Nestled In The Warm Embrace of Ramen Kosotto

Nestled In The Warm Embrace of Ramen Kosotto

Kami-Itabashi is the culinary version of an old jacket that always has a forgotten five dollar bill in the pocket.  Each time I wander around its twisting streets I discover something new and delicious — Exquisite tempura, an Iranian Izakaya (well…maybe not sooo delicious, but unique!), world-class yakitori, Vietnamese Pho, gangster bars, exquisite bbq. It also has long been home to my favorite ramen, Tamashii (Soul of Noodle). Well…second favorite now.  Yes, Kami-Itabashi  has revealed a neighborhood challenger: Ramen Kosotto.

From what I gather, New York and the entire east coast has been enveloped in cold and snow.  Makes me happy not to be there.  Tokyo has seen a lovely Fall — crisp and sunny and perfect for a light jacket. With my daughter on the back of my bike, my son and his pal Yagi on theirs, we headed to lunch in Kami-Itabashi.  The original plan was udon in a tiny place we had discovered upon our arrival in Japan.  Their noodles are handmade, their tempura light as air and their clients are seemingly all gay.  We get a few odd looks whenever we dine there.  I strayed from our normal route, wanting to take a look at a shrine I noted on the map.  My son’s friend, while very sweet, is almost comically annoying — he rides his bike as if drunk, constantly bumping into me and nearly killing at least 3 old ladies. Along the way, we were hit with the heady smell of a long simmering ramen broth.  My son perked up.  In front of a small shop we saw a line, 6 or 7 deep: 2 construction workers, a retired couple, a father and daughter.  Good signs when it comes to noodles.  We decided to try.

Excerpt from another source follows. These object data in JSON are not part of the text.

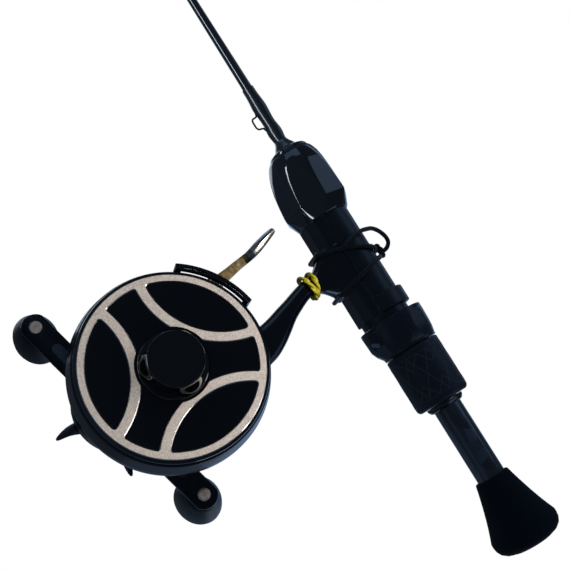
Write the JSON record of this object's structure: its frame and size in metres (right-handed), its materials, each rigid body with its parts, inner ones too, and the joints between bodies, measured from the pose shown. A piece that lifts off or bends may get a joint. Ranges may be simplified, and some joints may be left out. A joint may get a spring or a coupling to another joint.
{
  "type": "ice fishing rod with inline reel",
  "caption": "Short ice-fishing rod with an inline reel tied under its seat; the crank turns the spool, the lever frees it, and the rear lock closes the hood.",
  "frame": {"origin": "on the rod axis, halfway along the bare rear tube, where a rod holder grips it", "axes": "-X to the rod tip, +X to the butt, +Z away from the reel, -Y out of the decorated spool face; the crank is on +Y"},
  "size_m": [0.6106, 0.0788, 0.1652],
  "materials": {
    "gloss_black": "gloss",
    "satin_black": "satin soft touch",
    "soft_knob": "soft touch",
    "carbon_blank": "clear-coated carbon fibre",
    "forged_tube": "clear-coated marbled carbon",
    "thread_wrap": "thread under epoxy",
    "guide_metal": "black nickel",
    "guide_ceramic": "polished ceramic",
    "grip_rubber": "embossed",
    "butt_foam": "matte EVA foam",
    "elastic": "braided shock cord",
    "band_yellow": "matte",
    "frame_alu": "satin black anodised",
    "trim_metal": "brushed champagne",
    "spool_alu": "black anodised",
    "steel": "polished",
    "screw_metal": "brushed",
    "gear_brass": "machined",
    "line": "clear nylon",
    "drag_fibre": "matte",
    "crank_alu": "black anodised",
    "star_black": "gloss black"
  },
  "bodies": {
    "rod": {"rod_blank": "carbon_blank", "tip_top": "guide_metal", "tip_ring": "guide_ceramic", "guide_1": "guide_metal", "guide_2": "guide_metal", "guide_3": "guide_metal", "guide_4": "guide_metal", "guide_ring_1": "guide_ceramic", "guide_ring_2": "guide_ceramic", "guide_ring_3": "guide_ceramic", "guide_ring_4": "guide_ceramic", "guide_wraps": "thread_wrap", "keeper_wrap": "thread_wrap", "hook_keeper": "guide_metal", "winding_check": "gloss_black", "front_barrel": "gloss_black", "reel_seat": "satin_black", "slide_stop": "satin_black", "rear_tube": "forged_tube", "foam_butt": "butt_foam", "foot_wrap_front": "elastic", "foot_wrap_rear": "elastic", "wrap_loop": "elastic", "wrap_bead": "gloss_black", "stem_band": "band_yellow", "reel_frame": "frame_alu", "line_guard": "frame_alu", "gear_housing": "frame_alu", "rear_cover": "frame_alu", "cover_screws": "screw_metal", "spool_bearing_front": "steel", "spool_bearing_rear": "steel", "drive_bushing": "gear_brass", "trigger_pin": "steel", "trigger_spring": "steel"},
    "hood": {"rear_hood": "satin_black"},
    "lock": {"lock_nut": "guide_metal", "grip_sleeve": "grip_rubber", "grip_end_ring": "steel"},
    "spool": {"spool": "spool_alu", "spool_trim": "trim_metal", "spool_line": "line", "spool_shaft": "steel", "pinion": "gear_brass", "knob_collar": "gloss_black", "knob_spring": "steel"},
    "knob": {"face_knob": "gloss_black"},
    "crank": {"main_gear": "gear_brass", "drive_shaft": "steel", "drag_washers": "drag_fibre", "handle_spacer": "screw_metal", "crank_arm": "crank_alu", "handle_nut": "steel", "crank_screw_1": "screw_metal", "crank_screw_2": "screw_metal"},
    "star": {"star_drag": "star_black", "drag_spring": "steel"},
    "grip_a": {"crank_knob_1": "soft_knob"},
    "grip_b": {"crank_knob_2": "soft_knob"},
    "lever": {"trigger": "steel"}
  },
  "joints": [
    {"name": "crank_spin", "type": "hinge", "parent": "rod", "child": "crank", "pos_m": [-0.0865, 0, -0.1174], "axis": [0, -1, 0], "continuous": true},
    {"name": "spool_spin", "type": "hinge", "parent": "rod", "child": "spool", "pos_m": [-0.0865, 0, -0.0958], "axis": [0, -1, 0], "continuous": true},
    {"name": "knob_turn", "type": "hinge", "parent": "spool", "child": "knob", "pos_m": [-0.0865, 0, -0.0958], "axis": [0, -1, 0], "range_deg": [0, 240]},
    {"name": "star_turn", "type": "hinge", "parent": "crank", "child": "star", "pos_m": [-0.0865, 0, -0.1174], "axis": [0, -1, 0], "range_deg": [-180, 180]},
    {"name": "grip_a_spin", "type": "hinge", "parent": "crank", "child": "grip_a", "pos_m": [-0.13466, 0.03, -0.13085], "axis": [0, -1, 0], "continuous": true},
    {"name": "grip_b_spin", "type": "hinge", "parent": "crank", "child": "grip_b", "pos_m": [-0.03834, 0.03, -0.10395], "axis": [0, -1, 0], "continuous": true},
    {"name": "trigger_pull", "type": "hinge", "parent": "rod", "child": "lever", "pos_m": [-0.1102, 0, -0.0612], "axis": [0, 1, 0], "range_deg": [0, 16], "stiffness_Nm_per_rad": 0.05, "springref_deg": -17.19},
    {"name": "hood_slide", "type": "slide", "parent": "rod", "child": "hood", "axis": [-1, 0, 0], "range_m": [0, 0.0022]},
    {"name": "lock_turn", "type": "hinge", "parent": "hood", "child": "lock", "pos_m": [-0.03, 0, 0], "axis": [-1, 0, 0], "range_deg": [0, 720]}
  ],
  "couplings": [
    {"joint": "spool_spin", "follows": "crank_spin", "ratio": -2.6},
    {"joint": "hood_slide", "follows": "lock_turn", "m_per_rad": 0.000175}
  ]
}
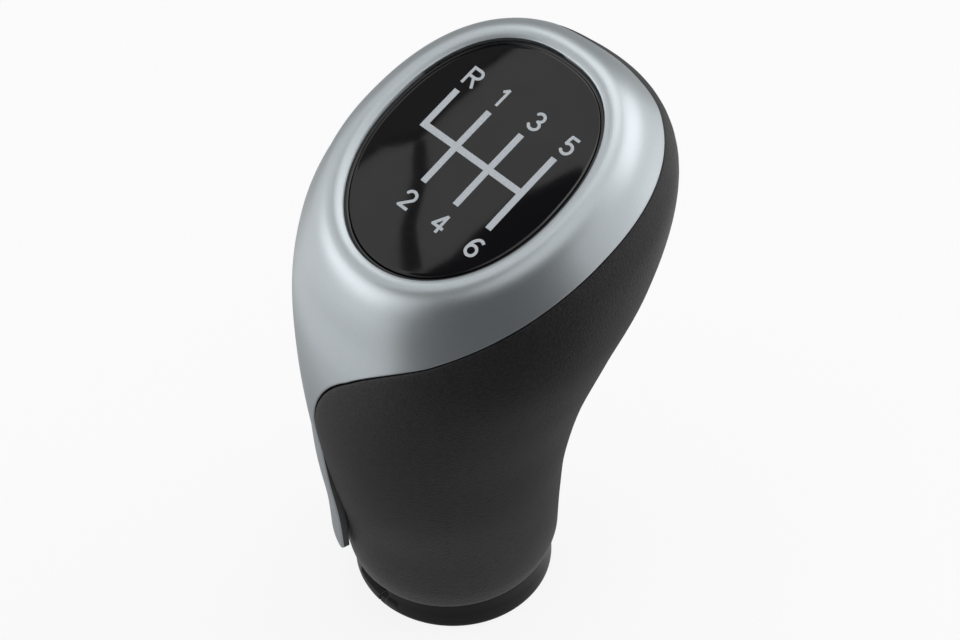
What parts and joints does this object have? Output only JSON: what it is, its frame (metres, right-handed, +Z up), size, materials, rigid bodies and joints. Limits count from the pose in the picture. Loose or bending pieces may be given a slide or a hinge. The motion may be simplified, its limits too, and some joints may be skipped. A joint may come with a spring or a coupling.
{
  "type": "gear shift knob",
  "caption": "Push-on manual gear shift knob: leather grip, satin trim shell with a tail at the back, oval badge with a gate pattern, snap collar for the boot.",
  "frame": {"origin": "centre of the lever bore's mouth, on the plane of the collar's foot", "axes": "+X to the car's right, +Y to the car's front, +Z up along the gear lever"},
  "size_m": [0.0531, 0.0593, 0.0941],
  "materials": {
    "satin_silver": "satin silver paint",
    "grain_leather": "fine grain, matte",
    "black_plastic": "satin",
    "core_plastic": "as moulded",
    "gloss_black": "gloss",
    "pale_print": "print",
    "foam_pad": "matte",
    "sleeve_nylon": "as moulded",
    "steel": "bright",
    "black_rubber": "matte"
  },
  "bodies": {
    "root": {"collar_ring": "black_plastic", "grip_core": "core_plastic", "leather_cover": "grain_leather", "trim_cover": "satin_silver", "badge_carrier": "black_plastic", "carrier_screw_front": "steel", "carrier_screw_rear": "steel", "badge_tape": "foam_pad", "badge_plate": "gloss_black", "gate_print": "pale_print", "lever_sleeve": "sleeve_nylon", "spring_clip": "steel", "end_stop": "black_rubber"}
  },
  "joints": []
}
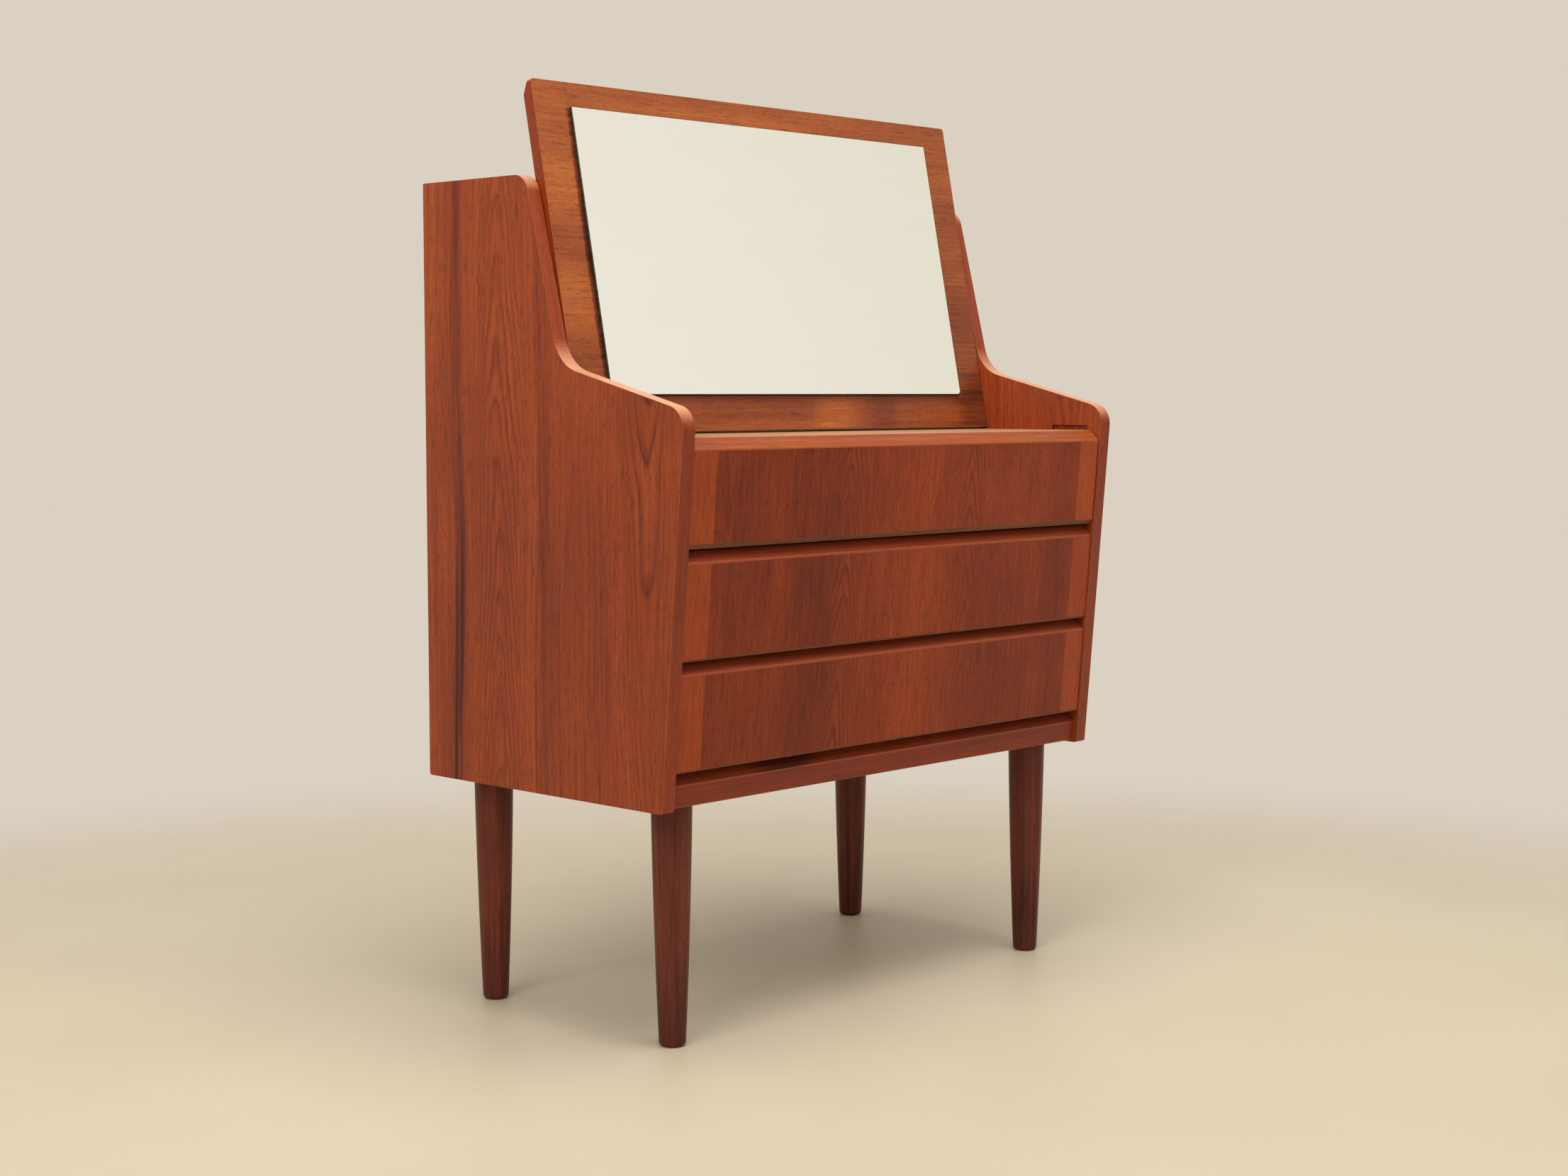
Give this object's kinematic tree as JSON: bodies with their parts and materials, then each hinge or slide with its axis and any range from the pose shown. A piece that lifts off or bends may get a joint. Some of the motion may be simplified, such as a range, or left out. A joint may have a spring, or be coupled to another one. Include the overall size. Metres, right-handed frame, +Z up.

Ramen Kosotto is run by a woman and her young daughter.  At least that is who was cooking the day I was there.  The daughter, maybe 12, works hard.  Clears dishes, serves the soup, refills the water.  I mentioned to my son that this may be a glimpse into his future if everything goes well for my wife and I. There is a counter seating 6 people and two large tables on an elevated platform.  It seemed to be a nod to family dining which is unusual when it comes to ramen’s typical focus on the solo diner.  There was also a basket of toys (Russian stacking dolls, some books, a puzzle) for children to play with.  My son, as his wont, ordered cha shu ramen and my daughter and I got the regular; Yagi probably got something irritating which I instantly blanked.  The bowl arrived steaming hot, the tawny broth thick and opaque dotted with green onion, bamboo shoots, a lovely looking egg and three different slices of meat (cha-shu, seared pork belly and chicken breast).  Tonkotsu ramen, thick with pork fat, is the rage in Tokyo these days.  Like many people, I totally dig it, but sometimes that slurry of pork-fat can be too much for me — I can feel the broth heading right to my heart valves, slowly constricting my blood flow.  Ramen Kosotto’s broth is all chicken with the addition of some beef tallow.  It is rich, buttery and layered with flavor — I could hear Ricardo Montalban in my head purring…”Rich, Cornithian Leather…” as I supped a spoonful.  It was surprisingly light however. I didn’t get that feeling of concrete in my arteries while eating.  The 3 meats were unusual, but they added character, imparting a range of flavors (including a smokiness to the pork belly) and textures as you make your way through the bowl.  The noodles are springy and alive, helping to deliver the broth as they are slurped.  The balance of ingredients to broth was near perfect — as I finished my last noodle there was just a sip or two of that lovely broth left.

I fear  I may be revealing some old-fashioned gender bias that lurks within me by saying there is something decidedly maternal about Raman Kossoto’s soup.  It’s not a stretch to say that most ramen is the opposite of maternal —  both the restaurants and the dish are created for solo diners, short on time, very hungry and, I suspect, stereotypically male in design.   Flavor-wise, there is always a bit of aggression to ramen, something forceful, slightly bombastic.  Kossoto is different.  It is as if that same spirit that went into the baskets of toys and thoughtfulness of larger tables, touched the very molecules of the soup — a  harmony, a gentleness, a nurturing embrace rather than a bonk on the head, or stomach as it may be.  If I am to be honest, I had hit a kind of plateau with ramen over the last months…I just wasn’t lusting for it, and when I had it — even at my favorite places — it wasn’t exciting me.  I kind of worried that my ramen palette had gone numb.  Well, Kossoto proved me wrong. It is a bowl that I keep lingering on about, relishing certain details, pondering my next visit (my son actually beat me to this, travelling alone to fulfill his desires).  Once again Kami-Itabashi to the rescue.